I thank the hon. Member for Croydon, North-West (Mr. Pitt) for his kind remarks about the Home Secretary and his officials in respect of the report on racialist attacks. That is a very important problem about which he knows much and about which he made an important speech.

We have had a valuable and, to me, encouraging debate because of the wide agreement and the sharing of objectives that has become manifest through the speeches from all parts of the House. It is true, as my hon. Friend the Member for Southend, East reminded us, that the Government came into office committed to support the rule of law in an increasingly violent world. Our resolve has been demonstrated both in the programme of measures that I outlined when I first spoke, and which appeared to have generous support—for which I am grateful—and in our support for the police during the disturbances of this summer.

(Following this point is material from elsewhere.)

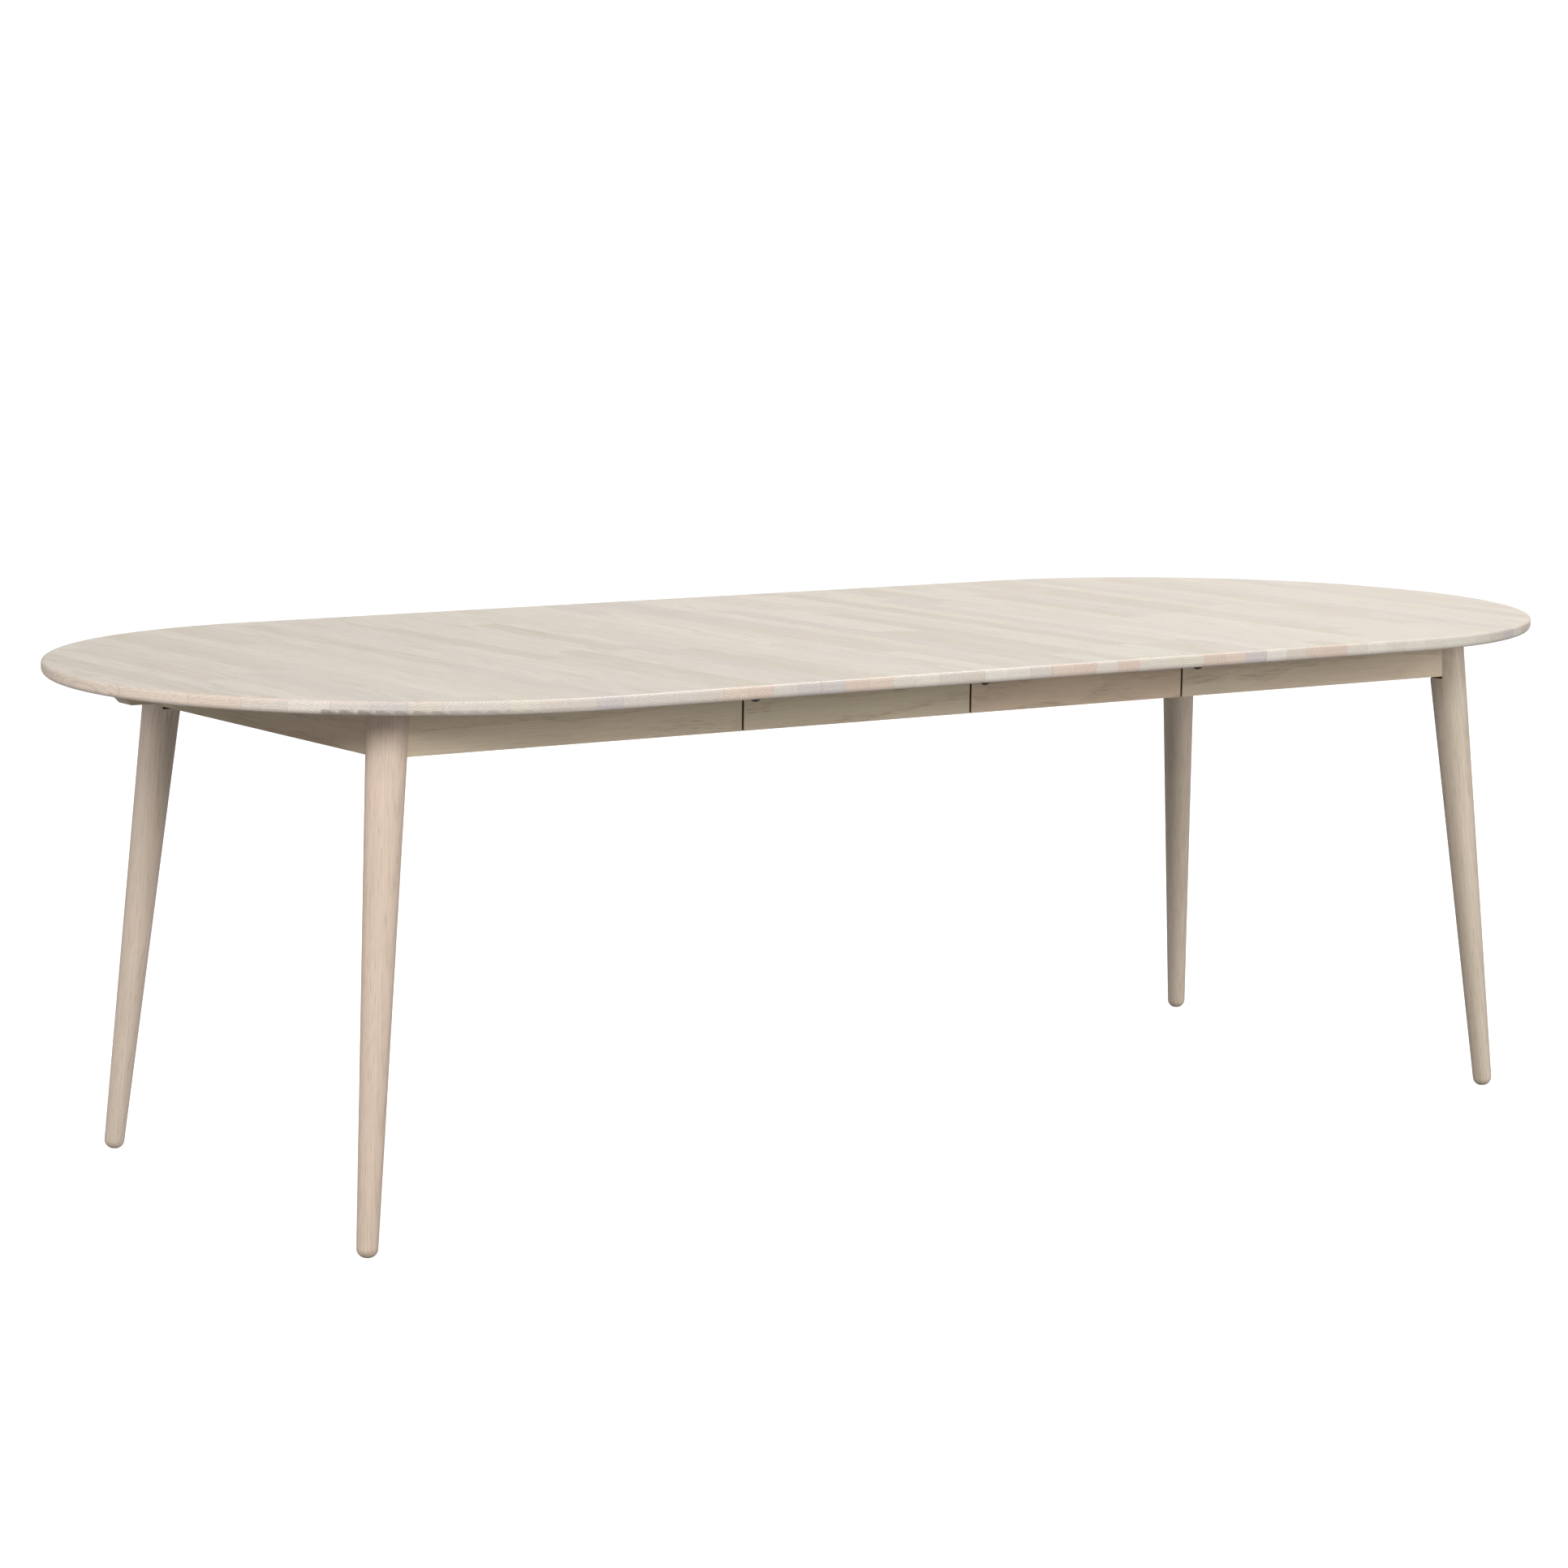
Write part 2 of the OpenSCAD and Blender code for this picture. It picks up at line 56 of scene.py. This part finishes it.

Law and order remain a continuing and top priority commitment for the Government. Whatever the difficulty, we are determined to take all the steps open to us to ensure that law-abiding citizens are protected from criminals. I take heart from all that has been said in the House this afternoon, which shows that we have wide support for our resolve.

Question put and agreed to.

Resolved, That this House believes that the maintenance of law and order and preservation of liberty depend upon a relationship of confidence and co-operation between the police and local communities, and therefore draws particular attention to the need for community policing methods and an independent procedure by which complaints against the police can be examined; considers that inadequate help is given to the victims of violent crime; and further considers that urgent action is needed to deal with the crisis in the prisons.